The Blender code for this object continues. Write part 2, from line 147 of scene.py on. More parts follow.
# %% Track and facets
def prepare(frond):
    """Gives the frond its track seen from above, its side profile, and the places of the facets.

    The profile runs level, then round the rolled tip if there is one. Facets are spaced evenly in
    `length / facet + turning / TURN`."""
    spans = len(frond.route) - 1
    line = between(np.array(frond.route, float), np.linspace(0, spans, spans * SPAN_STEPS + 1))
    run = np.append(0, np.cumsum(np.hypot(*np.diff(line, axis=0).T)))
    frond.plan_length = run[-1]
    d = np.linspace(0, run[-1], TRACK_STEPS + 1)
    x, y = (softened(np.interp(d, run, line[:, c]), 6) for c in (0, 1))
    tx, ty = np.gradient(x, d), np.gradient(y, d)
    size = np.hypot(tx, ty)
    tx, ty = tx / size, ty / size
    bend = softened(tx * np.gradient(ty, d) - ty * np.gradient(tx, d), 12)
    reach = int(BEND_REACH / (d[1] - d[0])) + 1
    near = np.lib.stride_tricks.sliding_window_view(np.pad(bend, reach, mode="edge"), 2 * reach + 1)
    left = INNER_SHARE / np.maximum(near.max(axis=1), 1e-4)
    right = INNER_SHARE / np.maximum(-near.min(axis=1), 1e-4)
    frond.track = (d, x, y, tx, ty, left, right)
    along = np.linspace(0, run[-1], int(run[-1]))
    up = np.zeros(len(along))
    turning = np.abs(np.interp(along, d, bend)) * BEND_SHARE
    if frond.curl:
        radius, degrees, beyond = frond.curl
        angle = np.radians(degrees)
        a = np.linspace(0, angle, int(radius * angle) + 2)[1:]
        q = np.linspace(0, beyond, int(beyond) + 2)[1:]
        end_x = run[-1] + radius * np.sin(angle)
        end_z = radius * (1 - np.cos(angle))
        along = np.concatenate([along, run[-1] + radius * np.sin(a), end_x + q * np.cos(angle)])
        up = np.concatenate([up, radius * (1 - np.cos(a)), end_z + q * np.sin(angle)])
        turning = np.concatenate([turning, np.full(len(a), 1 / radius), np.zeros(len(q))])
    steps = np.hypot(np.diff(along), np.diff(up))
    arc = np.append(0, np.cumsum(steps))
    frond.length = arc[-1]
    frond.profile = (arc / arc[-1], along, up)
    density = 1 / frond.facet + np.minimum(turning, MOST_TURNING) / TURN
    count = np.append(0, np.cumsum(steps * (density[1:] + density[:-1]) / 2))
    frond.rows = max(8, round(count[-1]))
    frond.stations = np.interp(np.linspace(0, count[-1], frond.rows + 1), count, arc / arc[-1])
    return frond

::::

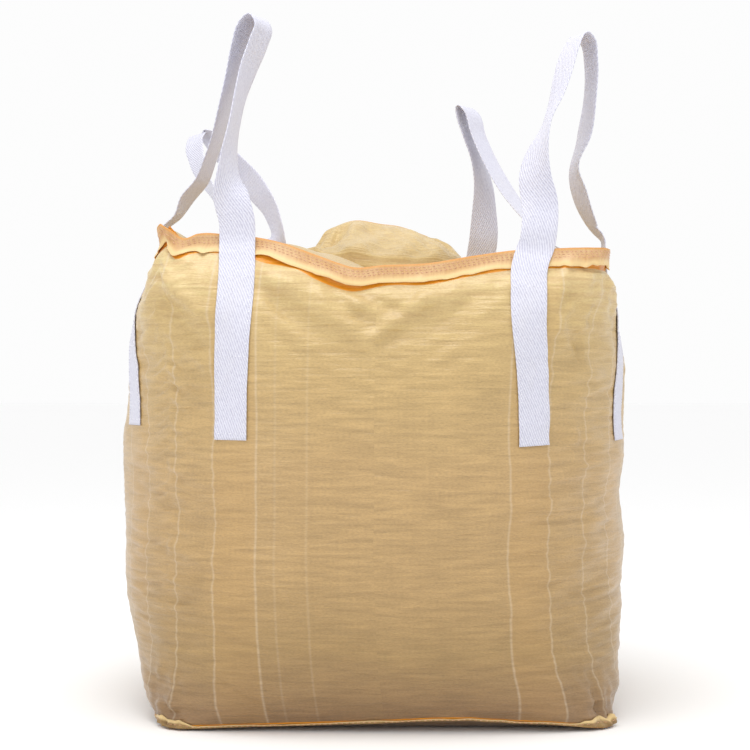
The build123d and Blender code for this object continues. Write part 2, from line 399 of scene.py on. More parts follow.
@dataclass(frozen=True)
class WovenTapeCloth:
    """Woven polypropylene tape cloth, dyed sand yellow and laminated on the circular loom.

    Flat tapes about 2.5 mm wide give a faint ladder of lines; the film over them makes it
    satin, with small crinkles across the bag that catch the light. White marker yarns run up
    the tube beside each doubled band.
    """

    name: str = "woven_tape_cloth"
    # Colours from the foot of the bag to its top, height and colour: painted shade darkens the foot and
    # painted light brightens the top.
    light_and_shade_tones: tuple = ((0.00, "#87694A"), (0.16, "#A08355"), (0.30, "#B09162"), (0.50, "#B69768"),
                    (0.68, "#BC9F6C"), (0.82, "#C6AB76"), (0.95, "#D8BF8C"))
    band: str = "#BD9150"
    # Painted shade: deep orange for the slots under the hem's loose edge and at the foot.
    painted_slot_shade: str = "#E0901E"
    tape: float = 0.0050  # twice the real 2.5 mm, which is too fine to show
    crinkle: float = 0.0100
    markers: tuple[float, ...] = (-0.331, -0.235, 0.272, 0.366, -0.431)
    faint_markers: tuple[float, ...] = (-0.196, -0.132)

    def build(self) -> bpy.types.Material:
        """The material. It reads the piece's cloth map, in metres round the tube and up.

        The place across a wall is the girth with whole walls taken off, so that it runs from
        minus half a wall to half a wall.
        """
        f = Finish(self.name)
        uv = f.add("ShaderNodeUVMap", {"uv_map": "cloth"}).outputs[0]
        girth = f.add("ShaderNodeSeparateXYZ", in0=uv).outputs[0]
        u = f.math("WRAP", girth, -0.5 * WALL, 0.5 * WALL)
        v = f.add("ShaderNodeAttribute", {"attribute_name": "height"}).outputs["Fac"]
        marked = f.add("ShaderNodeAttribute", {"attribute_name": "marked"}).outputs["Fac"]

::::

Give back exactly the lines from the line that has "The Blender code" to the line that has "of the facets.", both included, and leave out all others.

#### [TASK OUTPUT]
The Blender code for this object continues. Write part 2, from line 147 of scene.py on. More parts follow.
# %% Track and facets
def prepare(frond):
    """Gives the frond its track seen from above, its side profile, and the places of the facets.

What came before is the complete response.